>>>

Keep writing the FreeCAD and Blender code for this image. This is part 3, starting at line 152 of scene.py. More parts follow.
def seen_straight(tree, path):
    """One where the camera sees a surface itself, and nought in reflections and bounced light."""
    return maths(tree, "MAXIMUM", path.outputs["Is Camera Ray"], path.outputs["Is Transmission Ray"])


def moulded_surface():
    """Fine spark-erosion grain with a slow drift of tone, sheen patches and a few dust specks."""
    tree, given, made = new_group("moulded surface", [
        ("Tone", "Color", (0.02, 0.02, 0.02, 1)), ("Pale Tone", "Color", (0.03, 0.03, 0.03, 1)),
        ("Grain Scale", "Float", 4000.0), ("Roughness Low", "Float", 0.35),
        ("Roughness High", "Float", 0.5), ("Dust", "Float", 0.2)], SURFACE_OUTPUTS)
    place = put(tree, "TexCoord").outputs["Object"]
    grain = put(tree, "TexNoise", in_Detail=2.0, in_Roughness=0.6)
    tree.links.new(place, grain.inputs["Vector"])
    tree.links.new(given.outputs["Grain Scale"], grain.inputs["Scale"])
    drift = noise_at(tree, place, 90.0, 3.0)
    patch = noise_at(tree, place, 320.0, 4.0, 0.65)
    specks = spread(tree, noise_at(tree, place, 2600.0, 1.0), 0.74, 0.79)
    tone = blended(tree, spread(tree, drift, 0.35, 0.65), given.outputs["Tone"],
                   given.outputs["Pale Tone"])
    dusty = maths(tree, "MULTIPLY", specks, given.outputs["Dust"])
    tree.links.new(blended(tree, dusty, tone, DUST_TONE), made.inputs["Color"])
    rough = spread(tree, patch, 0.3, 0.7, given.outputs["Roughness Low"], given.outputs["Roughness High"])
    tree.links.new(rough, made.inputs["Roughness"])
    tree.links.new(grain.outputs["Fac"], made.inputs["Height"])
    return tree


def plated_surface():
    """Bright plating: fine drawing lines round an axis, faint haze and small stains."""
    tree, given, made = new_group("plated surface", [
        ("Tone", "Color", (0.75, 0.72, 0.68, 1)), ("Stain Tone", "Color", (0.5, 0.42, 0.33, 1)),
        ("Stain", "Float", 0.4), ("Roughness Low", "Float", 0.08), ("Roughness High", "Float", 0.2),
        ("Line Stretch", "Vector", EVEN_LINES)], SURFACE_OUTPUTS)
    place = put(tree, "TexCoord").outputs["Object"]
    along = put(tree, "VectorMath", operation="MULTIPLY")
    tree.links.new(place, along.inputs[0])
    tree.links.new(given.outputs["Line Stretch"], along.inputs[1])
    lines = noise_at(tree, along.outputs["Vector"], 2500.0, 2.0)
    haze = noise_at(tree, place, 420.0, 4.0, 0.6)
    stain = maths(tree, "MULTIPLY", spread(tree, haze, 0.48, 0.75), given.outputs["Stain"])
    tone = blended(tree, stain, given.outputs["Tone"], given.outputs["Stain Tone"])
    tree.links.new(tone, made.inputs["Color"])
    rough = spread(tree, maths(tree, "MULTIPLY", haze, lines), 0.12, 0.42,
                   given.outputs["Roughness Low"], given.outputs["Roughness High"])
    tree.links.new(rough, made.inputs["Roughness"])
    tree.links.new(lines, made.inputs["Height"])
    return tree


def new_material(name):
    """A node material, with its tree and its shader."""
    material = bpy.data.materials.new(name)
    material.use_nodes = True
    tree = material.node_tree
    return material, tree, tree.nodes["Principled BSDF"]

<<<
>>>

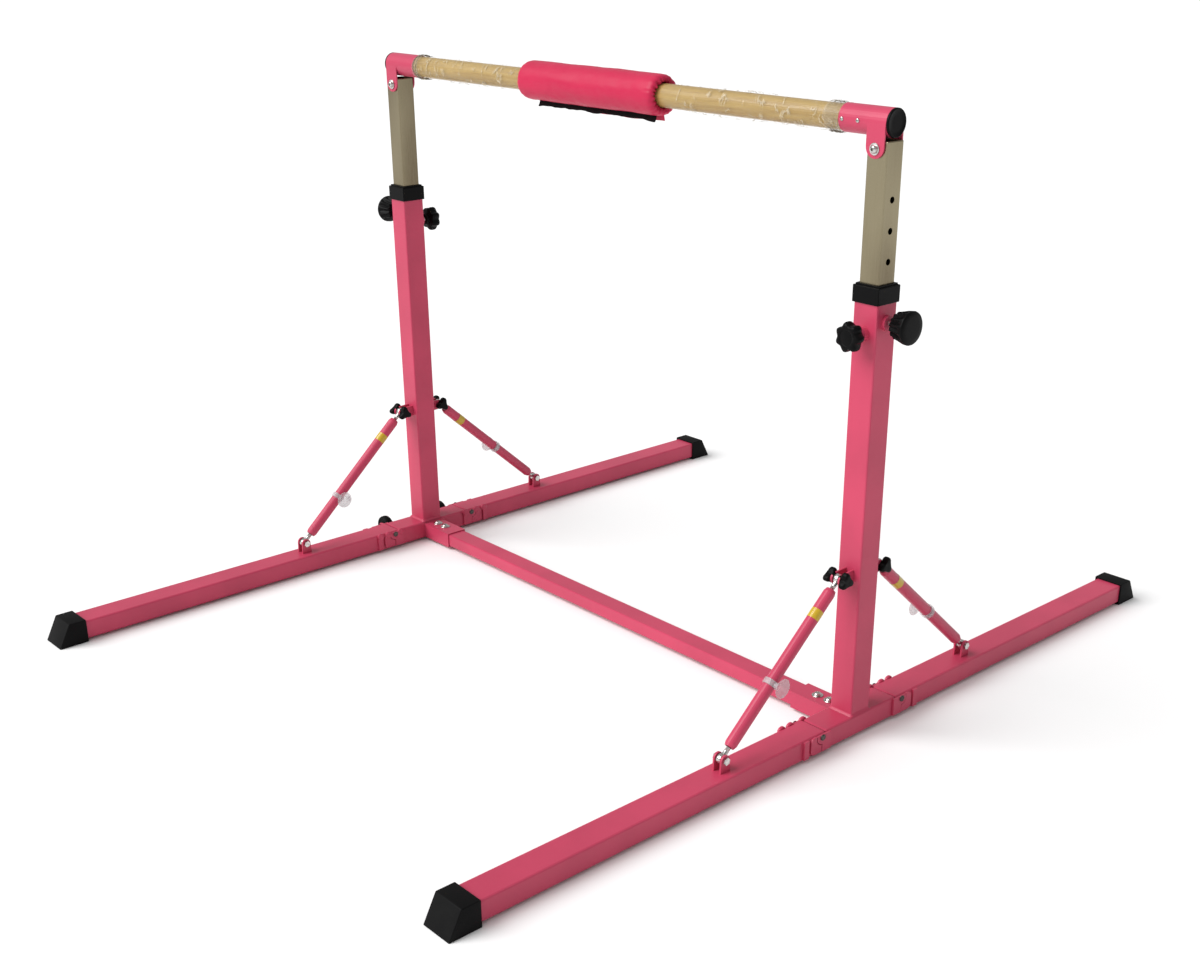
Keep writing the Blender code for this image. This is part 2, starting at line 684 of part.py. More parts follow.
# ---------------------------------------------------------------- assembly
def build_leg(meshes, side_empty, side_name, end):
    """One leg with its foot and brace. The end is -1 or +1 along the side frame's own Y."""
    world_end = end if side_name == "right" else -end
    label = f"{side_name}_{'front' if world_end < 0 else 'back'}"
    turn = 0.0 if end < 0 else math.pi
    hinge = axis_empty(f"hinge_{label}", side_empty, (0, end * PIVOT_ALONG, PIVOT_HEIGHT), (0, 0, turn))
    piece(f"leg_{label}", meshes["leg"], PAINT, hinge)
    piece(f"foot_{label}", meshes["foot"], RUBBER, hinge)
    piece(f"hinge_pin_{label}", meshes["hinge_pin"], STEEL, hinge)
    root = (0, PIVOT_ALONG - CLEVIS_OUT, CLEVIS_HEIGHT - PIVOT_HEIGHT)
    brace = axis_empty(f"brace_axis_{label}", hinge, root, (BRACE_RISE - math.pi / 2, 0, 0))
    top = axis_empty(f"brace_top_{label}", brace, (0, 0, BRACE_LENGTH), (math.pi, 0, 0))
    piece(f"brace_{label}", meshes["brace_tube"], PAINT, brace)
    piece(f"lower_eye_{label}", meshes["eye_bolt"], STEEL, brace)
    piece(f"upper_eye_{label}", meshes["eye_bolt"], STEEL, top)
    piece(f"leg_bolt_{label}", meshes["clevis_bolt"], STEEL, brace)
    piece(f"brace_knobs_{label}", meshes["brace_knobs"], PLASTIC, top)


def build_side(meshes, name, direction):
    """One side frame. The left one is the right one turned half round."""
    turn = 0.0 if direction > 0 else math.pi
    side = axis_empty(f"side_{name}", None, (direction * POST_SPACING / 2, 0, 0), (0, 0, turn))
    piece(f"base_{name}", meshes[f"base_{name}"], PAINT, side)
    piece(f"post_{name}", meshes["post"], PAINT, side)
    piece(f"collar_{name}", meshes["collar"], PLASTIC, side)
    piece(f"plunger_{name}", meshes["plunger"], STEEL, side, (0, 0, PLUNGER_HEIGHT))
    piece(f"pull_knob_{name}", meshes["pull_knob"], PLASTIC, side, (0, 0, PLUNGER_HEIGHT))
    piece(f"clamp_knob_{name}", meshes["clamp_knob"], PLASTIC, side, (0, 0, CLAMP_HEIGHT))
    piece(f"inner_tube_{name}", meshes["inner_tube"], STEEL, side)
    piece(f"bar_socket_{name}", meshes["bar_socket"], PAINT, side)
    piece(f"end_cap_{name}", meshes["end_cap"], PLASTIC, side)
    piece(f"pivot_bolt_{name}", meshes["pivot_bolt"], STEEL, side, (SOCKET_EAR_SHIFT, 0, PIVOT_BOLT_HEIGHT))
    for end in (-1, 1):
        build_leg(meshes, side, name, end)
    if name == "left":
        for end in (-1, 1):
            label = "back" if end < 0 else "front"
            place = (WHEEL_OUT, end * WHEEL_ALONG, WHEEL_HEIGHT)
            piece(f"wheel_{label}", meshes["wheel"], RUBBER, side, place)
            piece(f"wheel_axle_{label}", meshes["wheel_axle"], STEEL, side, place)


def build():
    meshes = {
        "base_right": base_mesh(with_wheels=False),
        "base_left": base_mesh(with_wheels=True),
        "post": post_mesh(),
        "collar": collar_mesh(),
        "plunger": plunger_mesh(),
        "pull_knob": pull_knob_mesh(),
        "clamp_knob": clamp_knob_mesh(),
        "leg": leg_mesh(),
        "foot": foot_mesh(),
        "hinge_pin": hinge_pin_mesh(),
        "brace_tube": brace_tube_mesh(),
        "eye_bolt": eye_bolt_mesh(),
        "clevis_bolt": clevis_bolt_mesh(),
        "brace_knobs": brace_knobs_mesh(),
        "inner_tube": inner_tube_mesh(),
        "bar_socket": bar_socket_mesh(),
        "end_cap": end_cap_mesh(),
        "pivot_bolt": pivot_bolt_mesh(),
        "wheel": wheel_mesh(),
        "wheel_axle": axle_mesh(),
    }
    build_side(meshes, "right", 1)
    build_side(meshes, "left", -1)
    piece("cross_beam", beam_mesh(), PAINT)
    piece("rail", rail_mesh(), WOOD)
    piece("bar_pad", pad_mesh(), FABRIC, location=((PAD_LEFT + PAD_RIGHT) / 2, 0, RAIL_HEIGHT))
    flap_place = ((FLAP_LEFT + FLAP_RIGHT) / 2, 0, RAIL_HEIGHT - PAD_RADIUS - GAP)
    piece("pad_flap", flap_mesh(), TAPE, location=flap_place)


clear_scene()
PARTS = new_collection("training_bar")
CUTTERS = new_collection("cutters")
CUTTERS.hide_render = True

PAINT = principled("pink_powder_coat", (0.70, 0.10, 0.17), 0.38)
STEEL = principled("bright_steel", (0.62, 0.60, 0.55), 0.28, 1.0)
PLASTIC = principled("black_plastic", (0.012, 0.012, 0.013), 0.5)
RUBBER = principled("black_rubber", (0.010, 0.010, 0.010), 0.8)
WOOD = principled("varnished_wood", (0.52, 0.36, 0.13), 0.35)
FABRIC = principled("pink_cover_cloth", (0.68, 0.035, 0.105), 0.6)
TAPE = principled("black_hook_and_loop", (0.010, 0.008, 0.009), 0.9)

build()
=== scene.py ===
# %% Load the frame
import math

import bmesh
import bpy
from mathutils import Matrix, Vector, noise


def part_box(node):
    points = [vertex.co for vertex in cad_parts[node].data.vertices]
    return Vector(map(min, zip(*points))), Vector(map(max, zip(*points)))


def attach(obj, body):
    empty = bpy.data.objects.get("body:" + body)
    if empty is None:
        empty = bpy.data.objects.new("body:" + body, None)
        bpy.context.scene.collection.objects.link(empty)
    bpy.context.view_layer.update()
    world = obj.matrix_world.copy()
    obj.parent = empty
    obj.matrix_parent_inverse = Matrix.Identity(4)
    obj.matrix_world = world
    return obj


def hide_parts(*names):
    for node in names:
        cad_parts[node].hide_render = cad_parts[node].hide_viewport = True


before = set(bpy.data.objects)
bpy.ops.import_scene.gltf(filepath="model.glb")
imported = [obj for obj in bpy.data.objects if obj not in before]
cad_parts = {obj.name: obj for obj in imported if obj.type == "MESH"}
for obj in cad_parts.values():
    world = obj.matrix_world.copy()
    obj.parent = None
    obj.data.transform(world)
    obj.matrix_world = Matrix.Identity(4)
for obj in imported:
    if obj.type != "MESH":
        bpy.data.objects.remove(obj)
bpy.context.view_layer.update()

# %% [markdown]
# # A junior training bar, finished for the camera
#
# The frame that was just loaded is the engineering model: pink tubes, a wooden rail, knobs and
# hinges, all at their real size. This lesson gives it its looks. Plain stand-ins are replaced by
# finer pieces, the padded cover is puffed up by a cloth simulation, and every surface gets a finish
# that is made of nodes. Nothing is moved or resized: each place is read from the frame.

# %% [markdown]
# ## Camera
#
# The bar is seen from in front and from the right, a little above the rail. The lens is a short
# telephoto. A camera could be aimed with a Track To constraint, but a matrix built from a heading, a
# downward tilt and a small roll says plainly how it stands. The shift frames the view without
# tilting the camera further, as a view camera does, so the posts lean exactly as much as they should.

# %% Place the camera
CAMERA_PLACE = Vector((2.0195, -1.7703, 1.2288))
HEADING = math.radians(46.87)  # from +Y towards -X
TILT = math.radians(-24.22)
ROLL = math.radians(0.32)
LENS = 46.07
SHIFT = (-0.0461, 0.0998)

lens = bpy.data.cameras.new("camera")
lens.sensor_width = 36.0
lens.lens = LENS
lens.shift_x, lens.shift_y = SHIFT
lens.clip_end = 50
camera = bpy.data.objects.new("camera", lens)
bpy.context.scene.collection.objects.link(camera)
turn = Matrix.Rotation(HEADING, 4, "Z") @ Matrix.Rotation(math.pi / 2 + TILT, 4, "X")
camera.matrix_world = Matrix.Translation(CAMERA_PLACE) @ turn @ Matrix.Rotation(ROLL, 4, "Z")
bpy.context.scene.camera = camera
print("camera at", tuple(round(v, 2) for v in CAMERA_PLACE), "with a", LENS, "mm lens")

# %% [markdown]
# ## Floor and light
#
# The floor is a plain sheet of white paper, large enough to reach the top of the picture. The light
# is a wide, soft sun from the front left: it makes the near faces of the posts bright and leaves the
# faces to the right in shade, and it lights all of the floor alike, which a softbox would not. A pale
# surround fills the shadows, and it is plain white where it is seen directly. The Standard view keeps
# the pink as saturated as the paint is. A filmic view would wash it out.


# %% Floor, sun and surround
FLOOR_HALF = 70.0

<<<

**WRITTEN PROBLEM**
From the records above, copy out the line with "import math", the line with "if empty is", and every line between them, word for word.

**THE REPLY**
import math

import bmesh
import bpy
from mathutils import Matrix, Vector, noise


def part_box(node):
    points = [vertex.co for vertex in cad_parts[node].data.vertices]
    return Vector(map(min, zip(*points))), Vector(map(max, zip(*points)))


def attach(obj, body):
    empty = bpy.data.objects.get("body:" + body)
    if empty is None:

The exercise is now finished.